## Given instruction
What is wanted is an exact restatement of the lines from the one with "# Belt loops" through the one with "for node in", both included, and of no other lines.

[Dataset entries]
+++

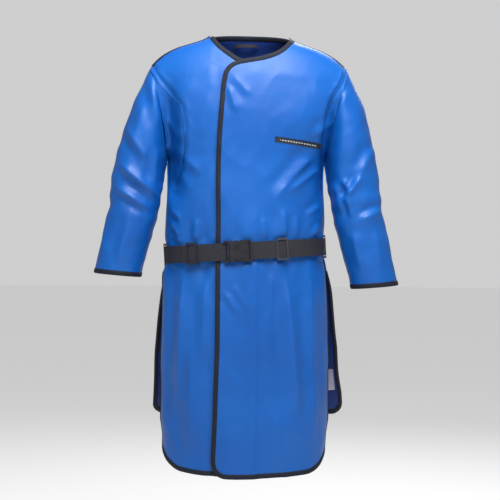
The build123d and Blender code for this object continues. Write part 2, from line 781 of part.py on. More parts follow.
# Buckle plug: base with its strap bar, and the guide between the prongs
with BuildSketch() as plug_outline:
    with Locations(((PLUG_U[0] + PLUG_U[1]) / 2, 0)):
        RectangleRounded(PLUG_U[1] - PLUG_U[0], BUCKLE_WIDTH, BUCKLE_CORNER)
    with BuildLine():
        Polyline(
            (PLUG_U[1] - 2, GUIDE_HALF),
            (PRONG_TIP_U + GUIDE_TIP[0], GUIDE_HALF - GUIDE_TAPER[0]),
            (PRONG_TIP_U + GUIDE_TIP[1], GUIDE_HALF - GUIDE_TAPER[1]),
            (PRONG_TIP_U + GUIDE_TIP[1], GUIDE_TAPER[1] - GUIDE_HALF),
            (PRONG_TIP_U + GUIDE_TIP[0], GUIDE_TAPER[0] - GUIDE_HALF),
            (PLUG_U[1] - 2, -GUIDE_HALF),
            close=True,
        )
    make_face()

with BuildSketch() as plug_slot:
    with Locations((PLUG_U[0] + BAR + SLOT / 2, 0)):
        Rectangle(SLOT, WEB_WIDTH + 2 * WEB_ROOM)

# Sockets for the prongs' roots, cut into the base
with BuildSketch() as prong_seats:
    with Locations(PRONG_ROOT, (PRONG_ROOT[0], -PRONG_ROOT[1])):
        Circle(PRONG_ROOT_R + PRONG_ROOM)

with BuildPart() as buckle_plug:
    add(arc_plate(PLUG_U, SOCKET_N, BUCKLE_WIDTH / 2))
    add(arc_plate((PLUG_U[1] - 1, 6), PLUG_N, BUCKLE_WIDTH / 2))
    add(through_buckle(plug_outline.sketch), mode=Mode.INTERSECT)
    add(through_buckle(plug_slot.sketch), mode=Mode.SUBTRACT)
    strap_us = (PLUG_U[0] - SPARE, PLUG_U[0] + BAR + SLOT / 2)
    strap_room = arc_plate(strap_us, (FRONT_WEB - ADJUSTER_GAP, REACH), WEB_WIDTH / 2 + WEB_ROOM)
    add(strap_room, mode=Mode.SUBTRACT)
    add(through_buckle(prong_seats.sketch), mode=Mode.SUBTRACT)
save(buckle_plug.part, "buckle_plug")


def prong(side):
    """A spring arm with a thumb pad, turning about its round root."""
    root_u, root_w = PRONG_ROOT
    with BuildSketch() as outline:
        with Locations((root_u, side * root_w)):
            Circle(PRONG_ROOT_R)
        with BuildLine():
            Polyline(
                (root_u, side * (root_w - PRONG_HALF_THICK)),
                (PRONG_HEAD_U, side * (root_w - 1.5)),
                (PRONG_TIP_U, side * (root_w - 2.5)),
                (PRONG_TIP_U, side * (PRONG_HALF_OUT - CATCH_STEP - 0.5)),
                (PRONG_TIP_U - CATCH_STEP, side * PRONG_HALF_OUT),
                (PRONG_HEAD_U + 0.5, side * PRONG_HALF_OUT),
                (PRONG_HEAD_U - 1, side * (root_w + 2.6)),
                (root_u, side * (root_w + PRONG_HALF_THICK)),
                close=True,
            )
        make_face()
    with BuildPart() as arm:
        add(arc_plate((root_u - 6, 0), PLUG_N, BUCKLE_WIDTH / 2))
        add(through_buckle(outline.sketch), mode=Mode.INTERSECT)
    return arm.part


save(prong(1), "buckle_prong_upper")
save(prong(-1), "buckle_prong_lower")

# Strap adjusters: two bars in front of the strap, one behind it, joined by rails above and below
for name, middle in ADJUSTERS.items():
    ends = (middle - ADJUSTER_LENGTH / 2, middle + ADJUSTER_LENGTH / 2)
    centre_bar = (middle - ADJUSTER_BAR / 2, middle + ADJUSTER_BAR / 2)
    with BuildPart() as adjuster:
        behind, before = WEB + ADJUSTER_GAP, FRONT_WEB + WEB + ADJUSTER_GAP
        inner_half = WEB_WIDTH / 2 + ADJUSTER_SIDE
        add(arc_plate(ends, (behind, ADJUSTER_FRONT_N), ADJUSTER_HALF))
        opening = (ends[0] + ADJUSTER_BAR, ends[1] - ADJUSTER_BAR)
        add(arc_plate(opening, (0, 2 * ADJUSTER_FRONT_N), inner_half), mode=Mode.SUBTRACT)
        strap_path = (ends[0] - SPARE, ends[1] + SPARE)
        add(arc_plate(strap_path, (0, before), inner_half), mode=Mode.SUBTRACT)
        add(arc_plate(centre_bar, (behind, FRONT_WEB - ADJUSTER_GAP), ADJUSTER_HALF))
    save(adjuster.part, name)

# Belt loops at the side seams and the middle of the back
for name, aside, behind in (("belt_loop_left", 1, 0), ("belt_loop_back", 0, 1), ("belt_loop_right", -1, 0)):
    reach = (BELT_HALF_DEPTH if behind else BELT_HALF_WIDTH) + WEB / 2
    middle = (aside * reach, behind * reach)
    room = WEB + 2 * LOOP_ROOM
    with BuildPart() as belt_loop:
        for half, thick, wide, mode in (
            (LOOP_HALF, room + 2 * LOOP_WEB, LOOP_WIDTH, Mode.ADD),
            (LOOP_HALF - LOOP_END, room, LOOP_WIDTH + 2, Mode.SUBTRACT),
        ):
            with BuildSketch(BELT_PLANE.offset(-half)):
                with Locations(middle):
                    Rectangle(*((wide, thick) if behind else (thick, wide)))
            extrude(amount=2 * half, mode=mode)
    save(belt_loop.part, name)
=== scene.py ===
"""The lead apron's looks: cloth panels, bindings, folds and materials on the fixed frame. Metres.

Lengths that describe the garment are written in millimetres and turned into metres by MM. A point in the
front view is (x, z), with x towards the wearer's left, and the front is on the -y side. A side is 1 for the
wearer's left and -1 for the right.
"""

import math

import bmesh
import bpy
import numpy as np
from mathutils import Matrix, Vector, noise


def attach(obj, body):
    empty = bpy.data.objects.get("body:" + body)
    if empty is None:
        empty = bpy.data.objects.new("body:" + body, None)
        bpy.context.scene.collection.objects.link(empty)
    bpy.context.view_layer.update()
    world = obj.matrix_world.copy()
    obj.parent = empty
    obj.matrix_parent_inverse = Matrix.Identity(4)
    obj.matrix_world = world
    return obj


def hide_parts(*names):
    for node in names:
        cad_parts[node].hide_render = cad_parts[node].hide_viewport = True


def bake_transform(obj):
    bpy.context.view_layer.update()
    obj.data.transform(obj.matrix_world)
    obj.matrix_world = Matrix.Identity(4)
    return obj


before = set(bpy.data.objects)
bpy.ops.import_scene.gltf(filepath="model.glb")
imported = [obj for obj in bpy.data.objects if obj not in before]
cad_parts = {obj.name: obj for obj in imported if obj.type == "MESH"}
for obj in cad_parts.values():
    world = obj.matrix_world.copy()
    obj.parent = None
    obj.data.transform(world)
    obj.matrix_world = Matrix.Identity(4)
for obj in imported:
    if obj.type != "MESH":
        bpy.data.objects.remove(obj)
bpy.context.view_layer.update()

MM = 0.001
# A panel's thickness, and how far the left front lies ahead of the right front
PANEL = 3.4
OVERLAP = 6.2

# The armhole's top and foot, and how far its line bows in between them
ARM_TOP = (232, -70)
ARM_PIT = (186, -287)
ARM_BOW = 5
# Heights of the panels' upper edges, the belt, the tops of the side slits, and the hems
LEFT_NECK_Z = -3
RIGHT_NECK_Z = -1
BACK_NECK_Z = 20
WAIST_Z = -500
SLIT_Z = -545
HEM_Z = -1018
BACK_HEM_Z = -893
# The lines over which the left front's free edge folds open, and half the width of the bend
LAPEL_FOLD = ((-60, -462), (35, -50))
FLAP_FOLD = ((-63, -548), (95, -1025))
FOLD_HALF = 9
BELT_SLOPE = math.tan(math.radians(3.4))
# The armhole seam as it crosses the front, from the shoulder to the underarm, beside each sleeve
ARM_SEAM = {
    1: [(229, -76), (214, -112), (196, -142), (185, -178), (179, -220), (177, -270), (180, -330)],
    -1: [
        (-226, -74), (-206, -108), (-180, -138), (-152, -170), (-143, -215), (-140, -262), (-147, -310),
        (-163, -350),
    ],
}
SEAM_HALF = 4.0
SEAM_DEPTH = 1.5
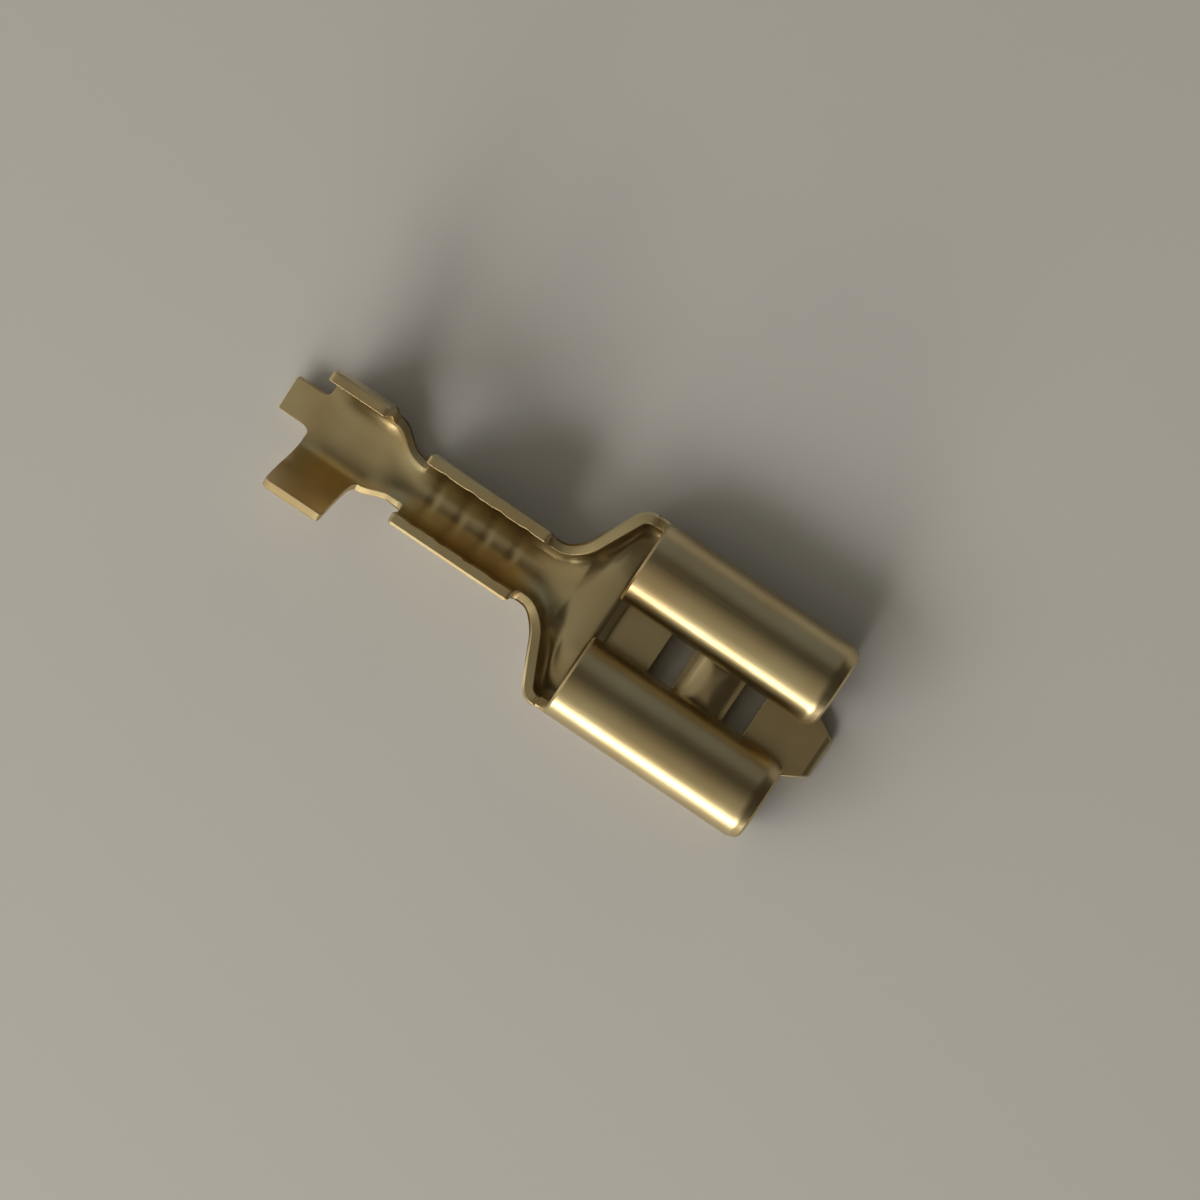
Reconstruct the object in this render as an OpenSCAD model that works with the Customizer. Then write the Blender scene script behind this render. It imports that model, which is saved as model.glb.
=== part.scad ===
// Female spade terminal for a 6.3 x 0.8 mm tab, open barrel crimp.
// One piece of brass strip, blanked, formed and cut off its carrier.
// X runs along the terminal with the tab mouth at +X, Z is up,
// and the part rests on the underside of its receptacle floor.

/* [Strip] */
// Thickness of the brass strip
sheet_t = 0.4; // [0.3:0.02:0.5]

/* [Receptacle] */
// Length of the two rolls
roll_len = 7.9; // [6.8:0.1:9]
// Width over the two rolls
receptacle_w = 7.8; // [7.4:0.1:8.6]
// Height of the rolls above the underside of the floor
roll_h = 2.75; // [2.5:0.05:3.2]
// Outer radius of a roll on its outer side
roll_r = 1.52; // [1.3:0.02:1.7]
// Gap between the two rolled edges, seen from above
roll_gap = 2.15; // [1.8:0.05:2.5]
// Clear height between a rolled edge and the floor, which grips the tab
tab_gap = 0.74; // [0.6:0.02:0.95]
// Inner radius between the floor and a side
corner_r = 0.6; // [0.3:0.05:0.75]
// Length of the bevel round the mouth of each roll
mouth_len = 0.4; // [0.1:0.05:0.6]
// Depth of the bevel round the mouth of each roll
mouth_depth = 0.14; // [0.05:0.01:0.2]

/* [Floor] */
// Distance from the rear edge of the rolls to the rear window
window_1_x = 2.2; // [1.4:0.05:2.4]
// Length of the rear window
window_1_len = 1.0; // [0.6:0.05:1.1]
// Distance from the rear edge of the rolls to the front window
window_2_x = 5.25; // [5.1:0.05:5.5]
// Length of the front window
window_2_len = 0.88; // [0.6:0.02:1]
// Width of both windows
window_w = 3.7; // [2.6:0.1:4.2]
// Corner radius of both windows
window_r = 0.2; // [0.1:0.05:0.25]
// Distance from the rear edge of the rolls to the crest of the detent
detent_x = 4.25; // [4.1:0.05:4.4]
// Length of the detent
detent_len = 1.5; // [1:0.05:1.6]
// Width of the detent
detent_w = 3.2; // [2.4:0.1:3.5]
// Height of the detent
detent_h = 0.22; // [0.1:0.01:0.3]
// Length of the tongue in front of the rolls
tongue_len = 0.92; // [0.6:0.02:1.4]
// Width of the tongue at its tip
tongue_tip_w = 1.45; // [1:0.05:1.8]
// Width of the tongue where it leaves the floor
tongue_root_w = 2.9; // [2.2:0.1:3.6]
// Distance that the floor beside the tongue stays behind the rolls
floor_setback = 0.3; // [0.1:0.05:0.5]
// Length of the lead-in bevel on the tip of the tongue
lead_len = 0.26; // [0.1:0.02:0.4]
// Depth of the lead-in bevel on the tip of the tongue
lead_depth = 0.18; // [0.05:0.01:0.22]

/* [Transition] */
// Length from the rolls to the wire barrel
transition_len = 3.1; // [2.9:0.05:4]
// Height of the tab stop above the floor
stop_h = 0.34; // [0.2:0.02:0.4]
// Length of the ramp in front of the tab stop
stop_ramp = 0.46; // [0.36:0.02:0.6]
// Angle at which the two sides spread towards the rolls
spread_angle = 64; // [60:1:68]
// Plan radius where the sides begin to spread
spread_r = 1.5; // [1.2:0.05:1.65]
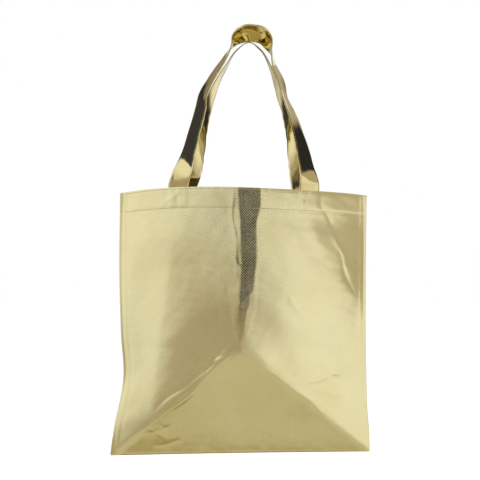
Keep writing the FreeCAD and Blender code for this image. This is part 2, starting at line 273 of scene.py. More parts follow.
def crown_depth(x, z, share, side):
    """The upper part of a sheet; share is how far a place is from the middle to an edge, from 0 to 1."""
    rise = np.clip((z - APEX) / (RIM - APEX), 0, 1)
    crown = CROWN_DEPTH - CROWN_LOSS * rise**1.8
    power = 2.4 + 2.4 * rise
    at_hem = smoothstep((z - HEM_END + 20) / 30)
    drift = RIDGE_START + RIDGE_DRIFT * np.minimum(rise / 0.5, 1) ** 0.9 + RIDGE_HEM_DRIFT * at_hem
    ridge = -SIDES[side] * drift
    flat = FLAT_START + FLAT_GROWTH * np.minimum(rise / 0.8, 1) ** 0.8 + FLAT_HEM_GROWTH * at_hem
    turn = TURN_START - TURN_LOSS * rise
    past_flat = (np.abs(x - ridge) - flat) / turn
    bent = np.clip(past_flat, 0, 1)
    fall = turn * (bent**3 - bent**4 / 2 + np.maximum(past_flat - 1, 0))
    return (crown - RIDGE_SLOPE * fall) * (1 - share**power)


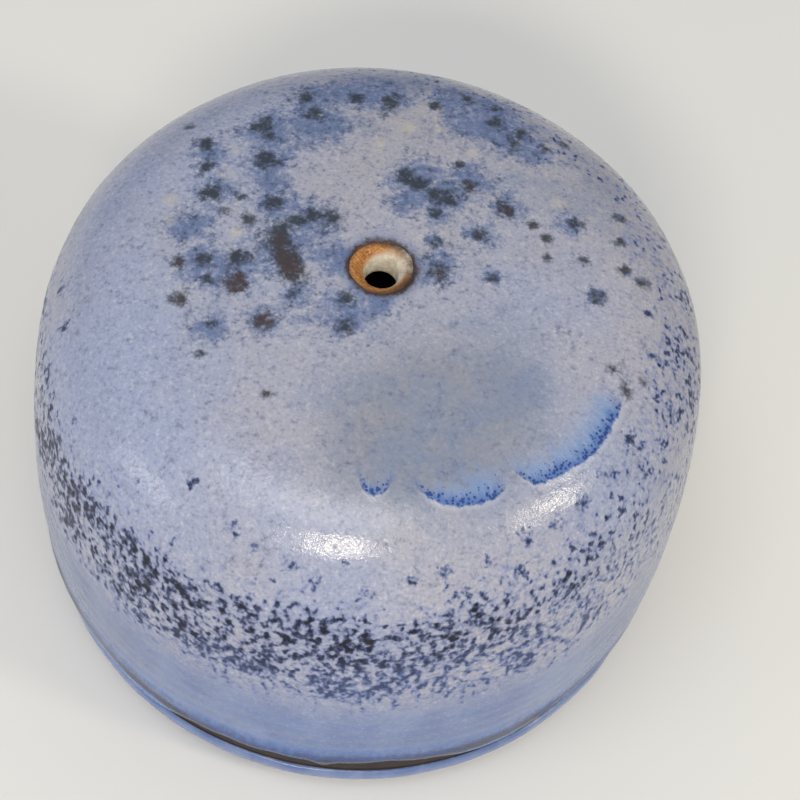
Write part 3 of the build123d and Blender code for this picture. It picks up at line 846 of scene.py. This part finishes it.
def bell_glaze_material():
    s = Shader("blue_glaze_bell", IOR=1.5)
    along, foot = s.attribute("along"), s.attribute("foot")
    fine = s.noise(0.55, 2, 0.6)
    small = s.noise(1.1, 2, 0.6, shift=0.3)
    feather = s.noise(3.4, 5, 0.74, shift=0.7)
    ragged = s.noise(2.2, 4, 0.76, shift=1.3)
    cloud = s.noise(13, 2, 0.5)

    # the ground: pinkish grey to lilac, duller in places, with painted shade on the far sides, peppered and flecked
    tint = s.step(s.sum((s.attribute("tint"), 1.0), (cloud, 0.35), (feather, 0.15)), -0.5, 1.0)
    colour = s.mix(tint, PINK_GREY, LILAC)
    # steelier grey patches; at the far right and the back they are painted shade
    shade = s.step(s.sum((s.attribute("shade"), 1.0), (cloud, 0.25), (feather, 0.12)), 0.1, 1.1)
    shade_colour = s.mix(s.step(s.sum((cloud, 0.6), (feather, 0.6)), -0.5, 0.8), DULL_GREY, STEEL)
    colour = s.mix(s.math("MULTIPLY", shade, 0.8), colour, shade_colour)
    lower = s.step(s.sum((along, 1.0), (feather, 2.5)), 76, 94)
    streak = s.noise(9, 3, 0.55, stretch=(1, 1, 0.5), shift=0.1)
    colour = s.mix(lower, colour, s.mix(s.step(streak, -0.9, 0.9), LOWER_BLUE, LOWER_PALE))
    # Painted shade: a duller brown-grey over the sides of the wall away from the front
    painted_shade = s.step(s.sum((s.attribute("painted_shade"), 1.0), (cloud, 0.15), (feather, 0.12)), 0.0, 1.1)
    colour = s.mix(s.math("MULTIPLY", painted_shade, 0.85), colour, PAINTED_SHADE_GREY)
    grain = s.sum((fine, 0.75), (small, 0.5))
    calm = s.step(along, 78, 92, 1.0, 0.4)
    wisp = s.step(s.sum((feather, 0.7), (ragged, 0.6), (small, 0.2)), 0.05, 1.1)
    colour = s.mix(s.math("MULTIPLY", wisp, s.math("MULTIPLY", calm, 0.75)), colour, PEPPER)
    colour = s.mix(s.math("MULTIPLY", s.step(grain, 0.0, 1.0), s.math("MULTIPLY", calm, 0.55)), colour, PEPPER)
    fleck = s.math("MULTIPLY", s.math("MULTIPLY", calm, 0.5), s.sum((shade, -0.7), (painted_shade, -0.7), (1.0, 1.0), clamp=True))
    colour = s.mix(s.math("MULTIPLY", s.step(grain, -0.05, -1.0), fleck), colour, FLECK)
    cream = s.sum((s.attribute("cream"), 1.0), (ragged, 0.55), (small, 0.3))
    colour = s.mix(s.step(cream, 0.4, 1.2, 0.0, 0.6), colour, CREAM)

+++

## Exercise result
# Belt loops at the side seams and the middle of the back
for name, aside, behind in (("belt_loop_left", 1, 0), ("belt_loop_back", 0, 1), ("belt_loop_right", -1, 0)):
    reach = (BELT_HALF_DEPTH if behind else BELT_HALF_WIDTH) + WEB / 2
    middle = (aside * reach, behind * reach)
    room = WEB + 2 * LOOP_ROOM
    with BuildPart() as belt_loop:
        for half, thick, wide, mode in (
            (LOOP_HALF, room + 2 * LOOP_WEB, LOOP_WIDTH, Mode.ADD),
            (LOOP_HALF - LOOP_END, room, LOOP_WIDTH + 2, Mode.SUBTRACT),
        ):
            with BuildSketch(BELT_PLANE.offset(-half)):
                with Locations(middle):
                    Rectangle(*((wide, thick) if behind else (thick, wide)))
            extrude(amount=2 * half, mode=mode)
    save(belt_loop.part, name)
=== scene.py ===
"""The lead apron's looks: cloth panels, bindings, folds and materials on the fixed frame. Metres.

Lengths that describe the garment are written in millimetres and turned into metres by MM. A point in the
front view is (x, z), with x towards the wearer's left, and the front is on the -y side. A side is 1 for the
wearer's left and -1 for the right.
"""

import math

import bmesh
import bpy
import numpy as np
from mathutils import Matrix, Vector, noise


def attach(obj, body):
    empty = bpy.data.objects.get("body:" + body)
    if empty is None:
        empty = bpy.data.objects.new("body:" + body, None)
        bpy.context.scene.collection.objects.link(empty)
    bpy.context.view_layer.update()
    world = obj.matrix_world.copy()
    obj.parent = empty
    obj.matrix_parent_inverse = Matrix.Identity(4)
    obj.matrix_world = world
    return obj


def hide_parts(*names):
    for node in names:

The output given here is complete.